Base rate calculation is based on cost of funds, minimum rate of return, i.e margin or profit, operating expenses and cost of maintaining cash reserve ratio while the MCLR is based on marginal cost of funds, tenor premium, operating expenses and cost of maintaining cash reserve ratio. The main factor of difference is the calculation of marginal cost under MCLR. Marginal cost is charged on the basis of following factors- interest rate for various types of deposits, borrowings and return on net worth. Therefore MCLR is largely determined by marginal cost of funds and especially by deposit rates and repo rates.

Cash Reserve Ratio (CRR)

Cash Reserve Ratio refers to the fraction of the total Net Demand and Time Liabilities (NDTL) of a Scheduled Commercial Bank held in India, that it has to maintain as cash deposit with the Reserve Bank of India (RBI). The requirement applies uniformly to all banks in the country irrespective of an individual bank’s financial situation or size. In contrast, certain countries e.g. China stipulates separate reserve requirements for ‘large’ and ‘small’ banks.

Policy Rate

The policy rate is the key lending rate of the central bank in a country. It is a monetary policy instrument under the control of the Central Bank -Reserve Bank of India (RBI) - to regulate the availability, cost and use of money and credit.

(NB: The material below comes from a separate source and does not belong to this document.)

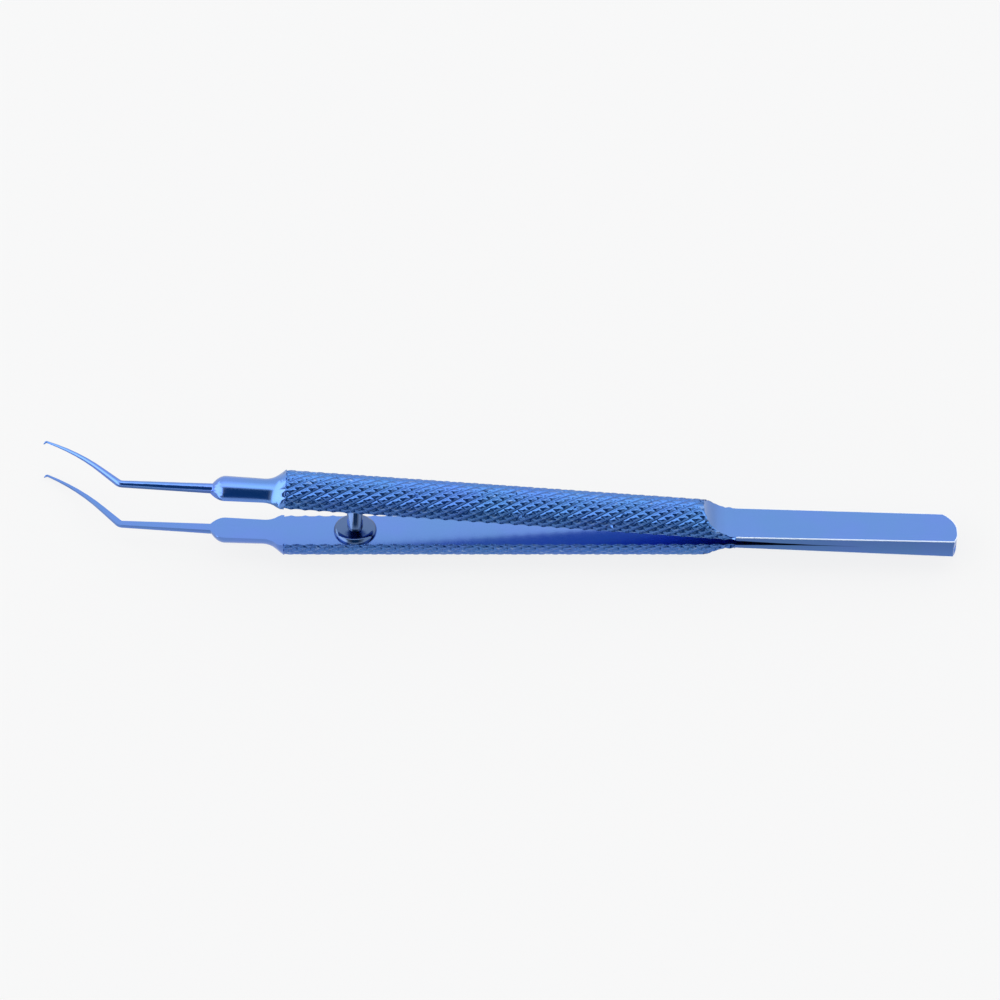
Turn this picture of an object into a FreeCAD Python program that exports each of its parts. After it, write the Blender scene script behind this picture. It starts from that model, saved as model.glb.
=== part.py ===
import FreeCAD, Part

import math
import os

# Capsulorhexis forceps for eye surgery, in titanium, millimetres.
# Two springy arms, each cut from one round bar, are welded together at the tail.
# A guide pin stands on the lower arm and runs into a blind hole in the upper one.
#
# The arm frame has +X from the tips to the tail and +Z out of the arm's inner flat.
# Its origin is in the middle of that flat, at the front end of the knurling.
# The upper arm is the lower arm mirrored in the welded seam.
# The finished part lies as it rests on a table: on the knurled back of its lower
# arm and on that arm's tip, rolled towards the side that the tips are bent to.

Vector = FreeCAD.Vector

# Grip: round bar, milled to a D
grip_length = 50.0
grip_radius = 2.76
grip_axis_depth = 0.30

# Diamond knurling of the grip
knurl_starts = 17
knurl_pitch = 1.675
knurl_depth = 0.27

# Run-out of the mill behind the grip, and the springy leaf behind that
runout_length = 4.2
leaf_thickness = 0.50
leaf_length = 15.4
opening_angle = 5.30

# Welded tail plate
tail_length = 11.3
tail_thickness = 1.22
tail_front_width = 5.38
tail_rear_width = 5.05
tail_end_radius = 3.8
tail_end_offset = -0.6

# Half-round neck in front of the grip, bent a little inwards and to the blade's side
front_angle = 2.3
front_side_angle = 1.3
flare_length = 2.4
flare_side_length = 1.8
neck_length = 4.7
neck_rear_radius = 1.75
neck_front_radius = 1.83
nose_length = 1.75

# Shaft, a deep U in section with its flat inwards
shaft_length = 10.5
shaft_rear_width = 1.16
shaft_rear_depth = 0.92
shaft_front_width = 0.78
shaft_front_depth = 0.66

# Blade beyond the bend, and its cutting hook
bend_angle = 46.0
bend_radius = 0.80
blade_straight_length = 3.4
blade_curved_length = 8.4
blade_turn_back = 20.0
blade_inward_angle = 2.1
blade_end_width = 0.22
blade_end_depth = 0.21
hook_angle = 84.0
hook_bend_radius = 0.14
hook_length = 0.38
hook_point_width = 0.10

# Guide pin with its round shoulder, and its hole in the upper arm
pin_position = 8.6
pin_radius = 0.95
pin_height = 3.70
pin_end_chamfer = 0.20
pin_shank_length = 2.0
pin_hole_relief = 0.10
shoulder_radius = 2.58
shoulder_height = 0.62
shoulder_rounding = 0.55
guide_side_clearance = 0.30
guide_end_clearance = 0.20
tip_clearance = 0.05


# Sizes that follow from those above

grip_depth = grip_radius + grip_axis_depth
leaf_start = grip_length + runout_length
half_angle = math.radians(opening_angle) / 2
leaf_curve_radius = leaf_length / half_angle
seam_direction = Vector(math.cos(half_angle), 0, -math.sin(half_angle))
seam_normal = Vector(math.sin(half_angle), 0, math.cos(half_angle))
weld_front = Vector(
    leaf_start + leaf_curve_radius * math.sin(half_angle),
    0,
    -leaf_curve_radius * (1 - math.cos(half_angle)),
)
flex_point = weld_front - seam_direction * (leaf_length / 2)


def arc(first, middle, last):
    return Part.Arc(first, middle, last).toShape()


def line(first, last):
    return Part.makeLine(first, last)


def prism_between(edges, direction):
    face = Part.Face(Part.Wire(edges))
    return face.extrude(direction)


# Knurled bar

def knurl_node(row, column):
    """Point where two grooves cross, or the peak of a diamond between them."""
    is_peak = (row + column) % 2 == 0
    radius = grip_radius if is_peak else grip_radius - knurl_depth
    angle = column * math.pi / knurl_starts
    return Vector(
        row * knurl_pitch / 2,
        radius * math.sin(angle),
        -grip_axis_depth - radius * math.cos(angle),
    )


def knurled_bar():
    """The knurled back of the bar, open above the inner flat and closed there by plain facets."""
    rows = math.ceil(leaf_start / (knurl_pitch / 2))
    flat_edge_angle = math.pi / 2 + math.asin(grip_axis_depth / grip_radius)
    columns = math.ceil(flat_edge_angle * knurl_starts / math.pi)
    closing_height = 0.25

    points = []
    index = {}
    for row in range(rows + 1):
        for column in range(-columns, columns + 1):
            index[row, column] = len(points)
            points.append(knurl_node(row, column))
    front = len(points)
    points.append(Vector(0, 0, closing_height))
    back = len(points)
    points.append(Vector(rows * knurl_pitch / 2, 0, closing_height))

    facets = []
    steps = [(1, 0), (0, 1), (-1, 0), (0, -1)]
    for row in range(rows + 1):
        for column in range(-columns, columns + 1):
            if (row + column) % 2:
                continue
            peak = index[row, column]
            for number, step in enumerate(steps):
                following = steps[(number + 1) % 4]
                near = index.get((row + step[0], column + step[1]))
                far = index.get((row + following[0], column + following[1]))
                if near is not None and far is not None:
                    facets.append((peak, far, near))
    for row in range(rows):
        facets.append((index[row + 1, columns], index[row, columns], front))
        facets.append((index[row, -columns], index[row + 1, -columns], front))
    facets.append((back, index[rows, columns], front))
    facets.append((index[rows, -columns], back, front))
    for column in range(-columns, columns):
        facets.append((front, index[0, column + 1], index[0, column]))
        facets.append((back, index[rows, column], index[rows, column + 1]))

    shell = Part.Shape()
    shell.makeShapeFromMesh((points, facets), 0.0001)
    return Part.Solid(Part.Shell(shell.Faces))


def grip():
    """The knurled bar milled flat inside, and down to the leaf behind."""
    side = grip_radius + 1
    below = -grip_depth - 1
    runout_radius = (runout_length ** 2 + (grip_depth - leaf_thickness) ** 2) / (
        2 * (grip_depth - leaf_thickness)
    )
    sweep = math.asin(runout_length / runout_radius)
    centre = Vector(leaf_start, -side, -leaf_thickness - runout_radius)
    runout_middle = centre + Vector(-math.sin(sweep / 2), 0, math.cos(sweep / 2)) * runout_radius
    corners = [
        Vector(0, -side, 0),
        Vector(leaf_start, -side, 0),
        Vector(leaf_start, -side, -leaf_thickness),
        Vector(grip_length, -side, -grip_depth),
        Vector(grip_length, -side, below),
        Vector(0, -side, below),
    ]
    edges = [
        line(corners[0], corners[1]),
        line(corners[1], corners[2]),
        arc(corners[2], runout_middle, corners[3]),
        line(corners[3], corners[4]),
        line(corners[4], corners[5]),
        line(corners[5], corners[0]),
    ]
    return knurled_bar().common(prism_between(edges, Vector(0, 2 * side, 0)))


# Leaf and tail plate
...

A change in the policy rate alters all other short term interest rates in the economy, thereby influencing the level of economic growth and inflation. (A low interest rate regime is considered conducive to growth while it generally fuels inflation)

Interest Rate Corridor

An interest rate corridor or a policy corridor refers to the range within which the operating target of the monetary policy - a short term interest rate, say the weighted average call money market rate - moves around the policy rate announced by the central bank. 

Monetary Policy Framework Agreement

Monetary Policy Framework Agreement is an agreement reached between Government and the central bank in India – The Reserve Bank of India (RBI) - on the maximum tolerable inflation rate that RBI should target to achieve price stability.

Monetary Policy Committee (MPC)

The Monetary Policy Committee (MPC) is a committee of the Central Bank in India (Reserve Bank of India), headed by its Governor, which is entrusted with the task of fixing the benchmark policy interest rate (repo rate) to contain inflation within the specified target level.

Bank Rate

Under Section 49 of the Reserve Bank of India Act, 1934, the Bank Rate has been defined as "the standard rate at which the Reserve Bank is prepared to buy or re-discount bills of exchange or other commercial paper eligible for purchase under the Act."

Bank rate is the rate at which central bank lends money to the commercial banks by buying their eligible rated securities - bills of exchange or commercial paper.